Technically, yes, Balanced Score Card is all about building a strategic plan that is measured by Key Performance Indicators, or KPI’s. The problem is most boards build KPI’s around business or financial metrics. Or if you are lucky project preformance metrics and HR metrics. Balanced Scorecard kept trying to improve that. But because they never got far into the implementation of strategy, they never really unserdstood how to measure implementation beyond the KPI’s on the scorecard.
I know several consultants that did Balanced Scorecard. It lacked execution. A strategic plan with Intitatives tracked by KPI’s is only the first 2% of strategy. And so many companies have a balanced scorecard that is all green but they are not actually executing their strategy. I’ve heard that complaint a lot. Which is as much a critique of the limits of the tool as the organizations using the tool.
Balanced Scorecard is a tool that is helpful for strategic planning and some potentially dangerous high level metrics. But it’s a small piece of the puzzle. By comparison Blue Ocean is just a good concept for strategic thinking, not a tool but an idea.
I’ve been seeing the consultants and companies frustrated by Balanced scorecard shifting to OKR’s. Which scale to the tactical well, and are far easier to manage and personalize as an execution methode. Honestly you can look for blue oceans, use balanced scorecard as part of the strategic plan, and then adapt it to OKR’s as a light execuytion model. You can use all 3 at the same time if you want, because they can compliment each other.
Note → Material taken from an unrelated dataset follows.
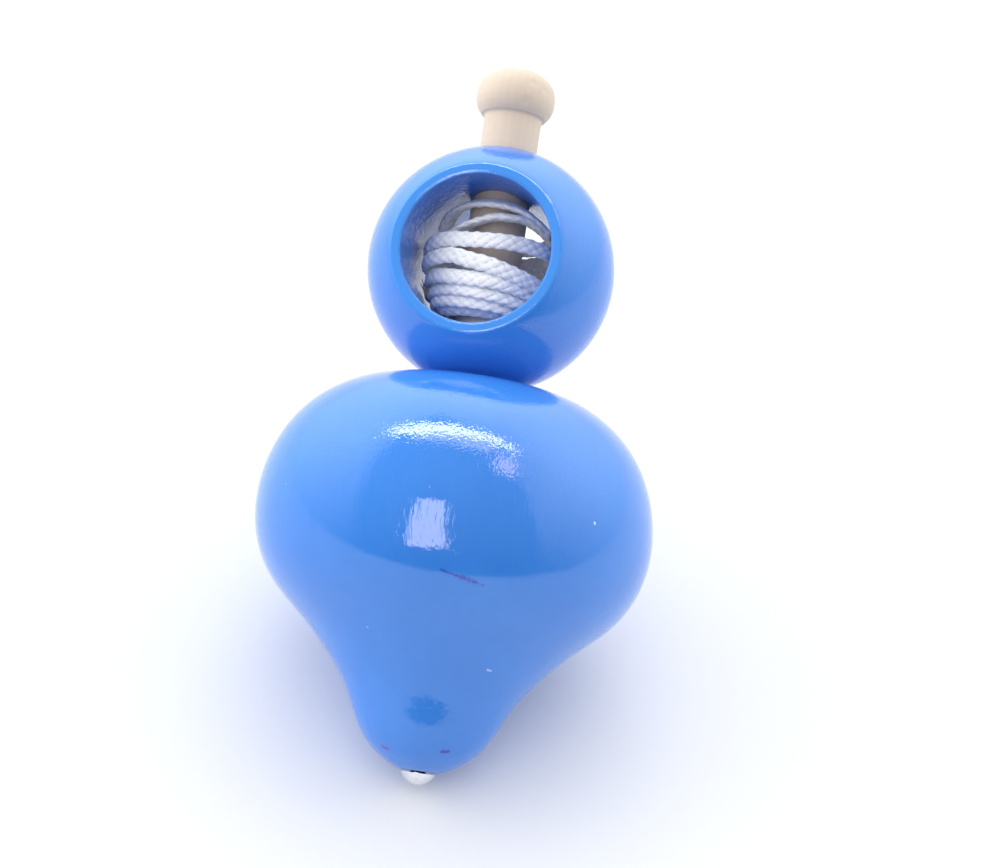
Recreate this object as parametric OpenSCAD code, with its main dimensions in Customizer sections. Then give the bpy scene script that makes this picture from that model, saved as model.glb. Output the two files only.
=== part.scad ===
// Pull-cord spinning top: a turned wooden body on a steel nail point, a glued
// axle peg with a finger knob, and a loose ball handle that turns and slides on
// the peg. The cord is wound on the peg inside the ball's window.
//
// Millimetres. +Z is the spin axis, pointing from the point to the knob.
// The origin is the lowest point of the nail's head, where the top spins.
// The ball's window is drilled along Y and the cord's hole along X.

/* [Body] */
// Radius of the flat faced on the nose around the nail
nose_flat_r = 2.9; // [2.7:0.1:3.2]
// Width of the cone between that flat and the nose curve
nose_cone_w = 1.43; // [1.2:0.05:1.8]
// Slope of the nose cone, from the horizontal
nose_slope = 25; // [20:1:30]
// Radius of the rounded nose
nose_curve_r = 10.65; // [9:0.05:12]
// Steepest slope of the waist above the nose
waist_slope = 65; // [60:1:70]
// Radius of the hollow waist curve
waist_curve_r = 38.65; // [34:0.05:42]
// Slope where the waist runs into the belly
belly_slope = 38; // [35:1:42]
// Radius of the belly curve below the widest point
belly_low_r = 18.05; // [16:0.05:20]
// Radius of the shoulder curve above the widest point
belly_high_r = 19.75; // [18:0.05:21]
// Depth of the peg's socket below the flat top
socket_depth = 23; // [14:1:30]

/* [Nail point] */
// Diameter of the nail's domed head
nail_head_d = 4.95; // [4.4:0.05:5.4]
// Height of the domed head
nail_head_h = 1.65; // [1.4:0.05:1.9]
// Gap left between the head and the nose
nail_gap = 0.2; // [0.1:0.05:0.4]
// Diameter of the nail's shank
nail_shank_d = 2; // [1.6:0.1:2.4]
// Length of the shank inside the wood, with its point
nail_shank_l = 15; // [10:1:18]

/* [Peg and knob] */
// Diameter of the peg's stem
stem_d = 8.2; // [8:0.1:8.6]
// Length of stem showing between the body's top and the knob's neck
stem_l = 39; // [38.8:0.1:41]
// Width of the hollow neck between the stem and the knob
neck_w = 0.4; // [0.2:0.05:0.5]
// Height of that neck
neck_h = 0.4; // [0.2:0.05:0.6]
// Widest diameter of the finger knob
knob_d = 11.3; // [11:0.05:13]
// Height of the knob's lower, undercut part
knob_low_h = 2.65; // [2.4:0.05:3.2]
// Height of the knob's domed upper part
knob_high_h = 4.3; // [4:0.1:5]
// Diameter of the cross hole that the cord is threaded through
cord_hole_d = 2.2; // [1.8:0.1:2.6]

/* [Ball handle] */
// Diameter of the ball
ball_d = 35; // [33:0.5:36]
// Diameter of the window drilled through the ball
window_d = 20.9; // [19.5:0.1:21.5]
// Outer diameter of the flat faced on the ball around each end of the window
window_face_d = 23.9; // [22.5:0.1:24.5]
// Radial play of the ball on the stem
ball_play = 0.1; // [0.05:0.01:0.1]
// Chamfer at both ends of the ball's stem bore
bore_chamfer = 0.5; // [0.3:0.05:0.7]
// Gap between the ball and the body's top at rest
ball_gap = 0.1; // [0.1:0.05:0.3]

/* [Wound cord] */
// Largest diameter of the winding
winding_d = 19.2; // [17:0.1:19.4]
// How far the winding reaches below the ball's centre
winding_low = 8; // [6:0.1:8.4]
// How far the winding reaches above the ball's centre
winding_high = 8.9; // [7:0.1:8.9]
// Play between the winding and the window's wall
winding_play = 0.35; // [0.3:0.05:0.6]

/* [Hidden] */
$fn = 96;

// Points of an arc that starts at p heading along h0 and turns to heading h1.
// A growing heading turns left, which is convex on this profile.
function turned(p, h0, h1, r, n) = let (s = h1 > h0 ? 1 : -1)
    [for (i = [1 : n]) let (h = h0 + (h1 - h0) * i / n)
        p + s * r * [sin(h) - sin(h0), cos(h0) - cos(h)]];
function last(v) = v[len(v) - 1];

nose_z = nail_head_h + nail_gap;
cone_end = [nose_flat_r + nose_cone_w, nose_z + nose_cone_w * tan(nose_slope)];
nose_pts = turned(cone_end, nose_slope, waist_slope, nose_curve_r, 12);
waist_pts = turned(last(nose_pts), waist_slope, belly_slope, waist_curve_r, 12);
belly_pts = turned(last(waist_pts), belly_slope, 90, belly_low_r, 16);
shoulder_pts = turned(last(belly_pts), 90, 180, belly_high_r, 26);
body_r = last(belly_pts)[0];
body_top = last(shoulder_pts)[1];

stem_r = stem_d / 2;
knob_r = knob_d / 2;
neck_z = body_top + stem_l;              // where the neck leaves the stem
knob_z = neck_z + neck_h;                // lower edge of the knob
neck_r = stem_r + neck_w;                // radius of that edge
knob_mid = knob_z + knob_low_h;          // widest level of the knob
knob_top = knob_mid + knob_high_h;
// Superellipse exponents of the knob's underside and of its dome
knob_low_n = 2.27;
knob_high_n = 2.38;
// Full height of the undercut's superellipse, of which the neck cuts the rest off
knob_low_full = knob_low_h / pow(1 - pow(neck_r / knob_r, knob_low_n), 1 / knob_low_n);

ball_r = ball_d / 2;
bore_r = stem_r + ball_play;
// The ball rests with its chamfered bore edge just above the body's flat top
ball_z = body_top + ball_gap + sqrt(ball_r * ball_r - pow(bore_r + bore_chamfer, 2));
window_r = window_d / 2;
face_y = sqrt(ball_r * ball_r - window_face_d * window_face_d / 4); // from the ball's centre to each flat

winding_r = winding_d / 2;
winding_reach = window_r - winding_play;

module body_profile() {
    polygon(concat([[0, nose_z], [nose_flat_r, nose_z], cone_end],
        nose_pts, waist_pts, belly_pts, shoulder_pts, [[0, body_top]]));
}

// Turned body with the peg's socket and the nail's hole
module top_body() {
    color([0.16, 0.45, 0.88])
    difference() {
        rotate_extrude() body_profile();
        translate([0, 0, body_top - socket_depth]) cylinder(d = stem_d, h = socket_depth + 1);
        translate([0, 0, nose_z - 1]) cylinder(d = nail_shank_d, h = nail_shank_l - 2 + 1);
        translate([0, 0, nose_z + nail_shank_l - 2])
            cylinder(d1 = nail_shank_d, d2 = 0, h = 2);
    }
}

// Half outline of the neck and the knob, from the stem's edge over the dome to the axis
function knob_outline() = concat(
    [[0, neck_z], [stem_r, neck_z]],
    [for (i = [1 : 4]) let (a = 22.5 * i)
        [neck_r - neck_w * cos(a), neck_z + neck_h * sin(a)]],
    [for (i = [1 : 10]) let (z = knob_low_h * (1 - i / 10),
            r = knob_r * pow(1 - pow(z / knob_low_full, knob_low_n), 1 / knob_low_n))
        [r, knob_mid - z]],
    [for (i = [1 : 17]) let (a = 90 * i / 18)
        [knob_r * pow(cos(a), 2 / knob_high_n), knob_mid + knob_high_h * pow(sin(a), 2 / knob_high_n)]],
    [[0, knob_top]]);

// One-piece turned peg: stem, finger knob and the cord's cross hole
module peg() {
    foot = body_top - socket_depth;
    color([0.93, 0.86, 0.76])
    difference() {
        union() {
            translate([0, 0, foot]) cylinder(r1 = stem_r - 0.8, r2 = stem_r, h = 0.8);
            translate([0, 0, foot + 0.8]) cylinder(r = stem_r, h = neck_z - foot - 0.8 + 0.01);
            rotate_extrude() polygon(knob_outline());
        }
        translate([-stem_r - 1, 0, ball_z - 4.5]) rotate([0, 90, 0])
            cylinder(d = cord_hole_d, h = 2 * stem_r + 2);
    }
}

// Round-headed steel nail; its head carries the top
module tip_nail() {
    head_r = nail_head_d / 2;
    cap_r = (head_r * head_r + nail_head_h * nail_head_h) / (2 * nail_head_h);
    color([0.78, 0.79, 0.8])
    union() {
        intersection() {
            translate([0, 0, cap_r]) sphere(r = cap_r);
            cylinder(r = head_r + 1, h = nail_head_h);
        }
        translate([0, 0, nail_head_h - 0.1])
            cylinder(d = nail_shank_d, h = nail_shank_l - 2 + nail_gap + 0.1);
        translate([0, 0, nose_z + nail_shank_l - 2]) cylinder(d1 = nail_shank_d, d2 = 0, h = 2);
    }
}

// Loose ball with the stem's bore and the cord's window, faced flat around both ends of the window
module ball_handle() {
    edge = sqrt(ball_r * ball_r - pow(bore_r + bore_chamfer, 2));
    color([0.16, 0.45, 0.88])
    translate([0, 0, ball_z])
    difference() {
        sphere(r = ball_r);
        translate([0, 0, -ball_r - 1]) cylinder(r = bore_r, h = ball_d + 2);
        for (s = [0, 1]) mirror([0, 0, s])
            translate([0, 0, edge - bore_chamfer])
                cylinder(r1 = bore_r, r2 = bore_r + 2 * bore_chamfer, h = 2 * bore_chamfer);
        rotate([90, 0, 0]) {
            translate([0, 0, -ball_r - 1]) cylinder(r = window_r, h = ball_d + 2);
            for (s = [0, 1]) mirror([0, 0, s])
                translate([0, 0, face_y]) cylinder(r = ball_r, h = ball_r);
        }
    }
}

// Outer shape of the wound cord, a barrel that turns freely inside the window
module cord_winding() {
    low = sqrt(pow(winding_reach, 2) - winding_r * winding_r);
    a0 = -asin(winding_low / winding_reach);
    a1 = -asin(low / winding_reach);
    b1 = asin(winding_high / winding_reach);
    color([0.9, 0.91, 0.95])
    translate([0, 0, ball_z])
    rotate_extrude() polygon(concat(
        [[bore_r, -winding_low]],
        [for (i = [0 : 6]) let (a = a0 + (a1 - a0) * i / 6) winding_reach * [cos(a), sin(a)]],
        [for (i = [0 : 6]) let (a = -a1 + (b1 + a1) * i / 6) winding_reach * [cos(a), sin(a)]],
        [[bore_r, winding_high]]));
}

top_body();
peg();
tip_nail();
ball_handle();
cord_winding();
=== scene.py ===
import math

import bpy
import numpy as np
from mathutils import Matrix, Vector


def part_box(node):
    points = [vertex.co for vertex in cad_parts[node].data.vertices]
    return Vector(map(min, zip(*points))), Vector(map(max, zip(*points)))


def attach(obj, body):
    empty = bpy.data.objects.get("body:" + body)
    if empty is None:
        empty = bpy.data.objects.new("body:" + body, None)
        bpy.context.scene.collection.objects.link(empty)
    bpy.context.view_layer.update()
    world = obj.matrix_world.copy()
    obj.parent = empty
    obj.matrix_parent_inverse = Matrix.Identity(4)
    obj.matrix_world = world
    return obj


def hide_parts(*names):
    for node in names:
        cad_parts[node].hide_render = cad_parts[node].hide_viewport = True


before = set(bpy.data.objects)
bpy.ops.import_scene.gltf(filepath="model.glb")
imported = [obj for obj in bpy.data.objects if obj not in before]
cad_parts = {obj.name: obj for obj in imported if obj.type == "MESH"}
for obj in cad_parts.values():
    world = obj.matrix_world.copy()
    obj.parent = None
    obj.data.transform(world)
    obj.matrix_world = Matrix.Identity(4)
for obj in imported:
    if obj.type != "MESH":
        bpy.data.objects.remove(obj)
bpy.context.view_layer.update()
MM = 0.001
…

I guess they import point is, reading one book does not make you good at strategy. You have to read many books, the right books, that cover the startegy lifecycle – Net Assement, Planning, communicating, scoping, execution, adaptation, stratgic change, organizatioal change, flexibilty, changingto differet scenarios, close out, refresh. Or something like that. depend on how detailed you feel. BUt calling it a pile of OODA loops feels like an oversimplification.